NIV: But the Scripture declares that the whole world is a prisoner of sin, so that what was promised, being given through faith in Jesus Christ, might be given to those who believe. Before this faith came, we were held prisoners by the law, locked up until faith should be revealed.
ESV: But the Scripture imprisoned everything under sin, so that the promise by faith in Jesus Christ might be given to those who believe. Now before faith came, we were held captive under the law, imprisoned until the coming faith would be revealed.
Here is Thomas Lancaster’s take on verses 3:22 and 23:
Galatians 3:22: “The Torah has included everyone under sin.” (i.e., both Jews and Gentiles)
Galatians 3:23 is an unfortunate translation in almost every Bible. To better understand the meaning we need to know what a Pedagogue (paidagogos in Greek) does.
“A Pedagogue was responsible for overseeing a child’s conduct and moral behavior, particularly as the child became a teen and young adult. He ensured that the child was safe, stayed out of trouble, attended to his responsibilities, and did not fall in with the wrong crowd. The paidagogos taught the child social skills and manners. Moreover, the paidagogos was responsible for coordinating and overseeing the child’s education by arranging tutors, lesson schedules, and courses of study. The paidagogos’ job was to conduct the boy or youth to and from school and to superintend his conduct... he was not a teacher. In that regard, he served as a type of a bodyguard, high school principal, and school guidance counselor all rolled into one, with the responsibility of ensuring the student’s safety and good behavior on the way to school and back.”
With this background, here is how Thomas translates Galatians 3:23-24, in [brackets].
“Now before faith came, we [the Jewish people] were [protected] under the Torah, [kept inside for] the coming faith [that] would be revealed. So then, the [Torah] was our guardian until the Messiah came, in order that we might be justified [i.e., exonerated] by faith.”
“The Torah did this by creating moral boundaries which kept Israel inside the parameters of ethical monotheism until the fulness of faith in Messiah was revealed. The revelation of Torah was the only place from which the people of Israel could draw hope for salvation, relationship with God, and the expectation of eternal life.”
“But the paidagogos is not the teacher; neither is the Torah the means to earn salvation. When Paul said, “We are no longer under a guardian,” he did not mean that the Torah is done or cancelled. He meant that we should not look to Torah or legal conversion to Judaism as a means of earning salvation. Salvation is (and always will be) through the grace of God in Yeshua the Messiah for Jews and Gentiles both.”
“The Gentile believers to whom Paul was writing had already been led to the Teacher of Righteousness. They were already sons through faith; they had already come to the teacher. In previous generations, prior to the revelation of Yeshua, there were valid reasons for Gentiles to become Jewish and thus under the law. Doing so brought them and their children inside, protected, and preserved by the Torah along with the rest of the Jewish people until the coming faith would be revealed. Now that it has been revealed, conversion “under the law” no longer serves that purpose. The Messiah is already revealed.”

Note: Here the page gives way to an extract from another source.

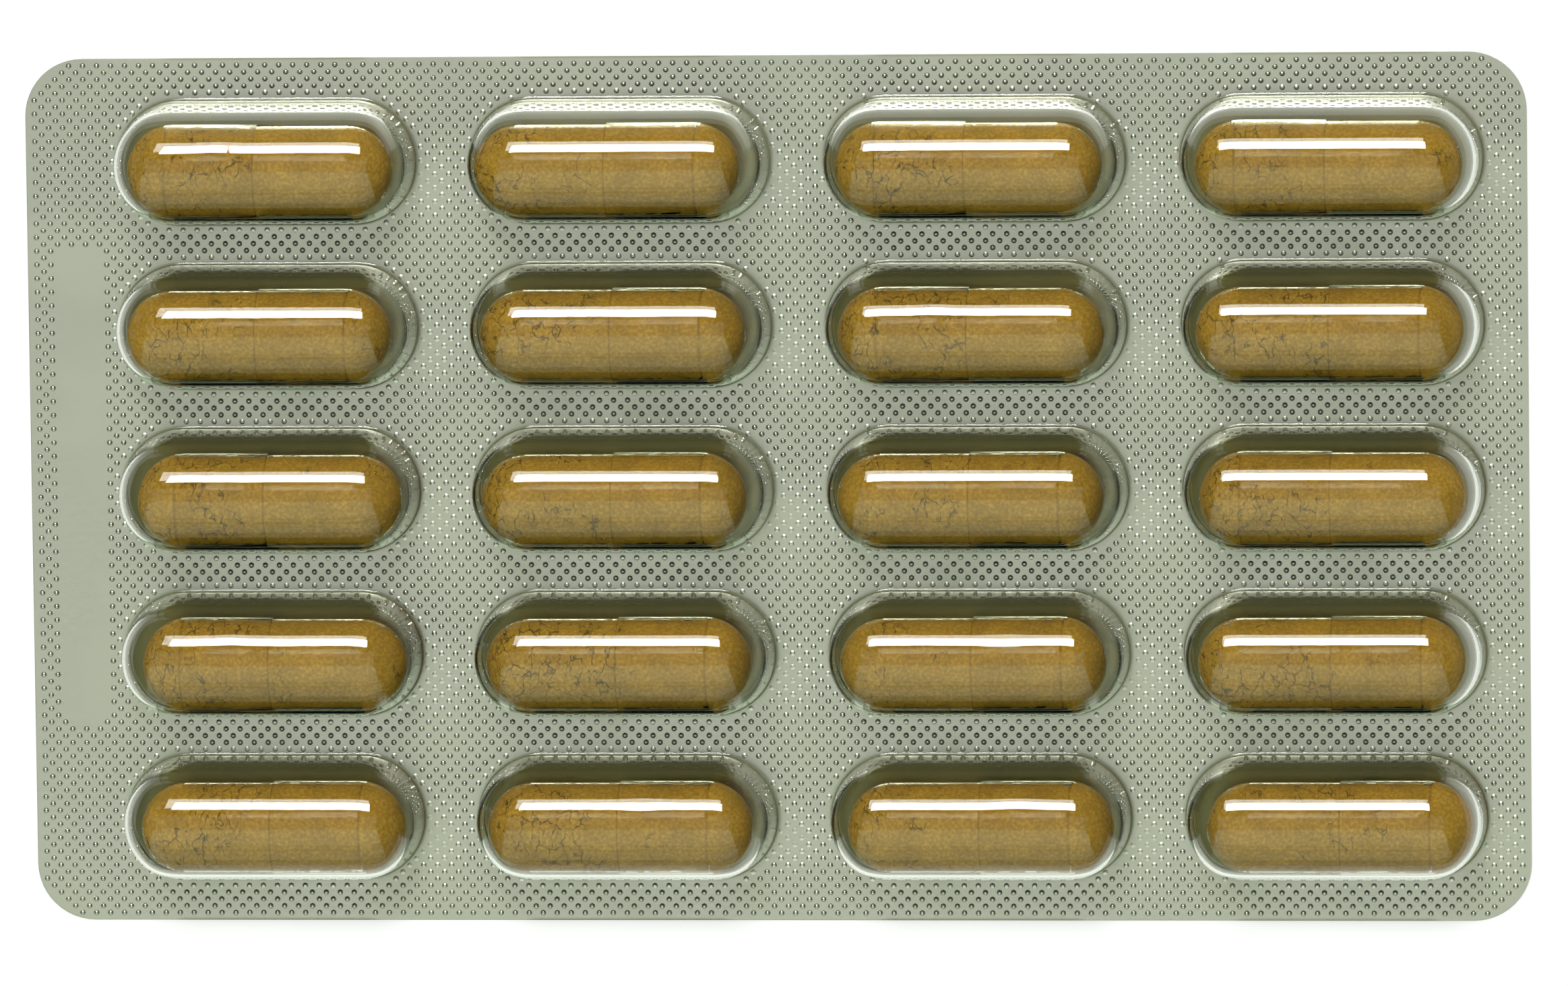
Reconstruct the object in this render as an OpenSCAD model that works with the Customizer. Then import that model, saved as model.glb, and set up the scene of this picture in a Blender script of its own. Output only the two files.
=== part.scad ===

“A Brief Recapitulation of a Difficult Passage
1. God made promises to Abraham, saying the all nations would be blessed in his seed.
2. The Torah was added to define and condemn sin.
3. God gave the Torah to Israel through the hands of intermediaries, but is still the essential revelation of the one God, for God is One.
4. The Torah does not contradict the promises that God made to Abraham.
5. The Written Torah includes both Jews and Gentiles in its condemnation of sin; so that the universal Abrahamic promise can be fulfilled only through the faithfulness of the Messiah.
6. Before the revelation of Messiah, the Torah preserved both the Jewish people and the Gentiles who joined them by conversion.
7. After a person becomes a believer, the Torah no longer performs that specific role of escorting him to Messiah.”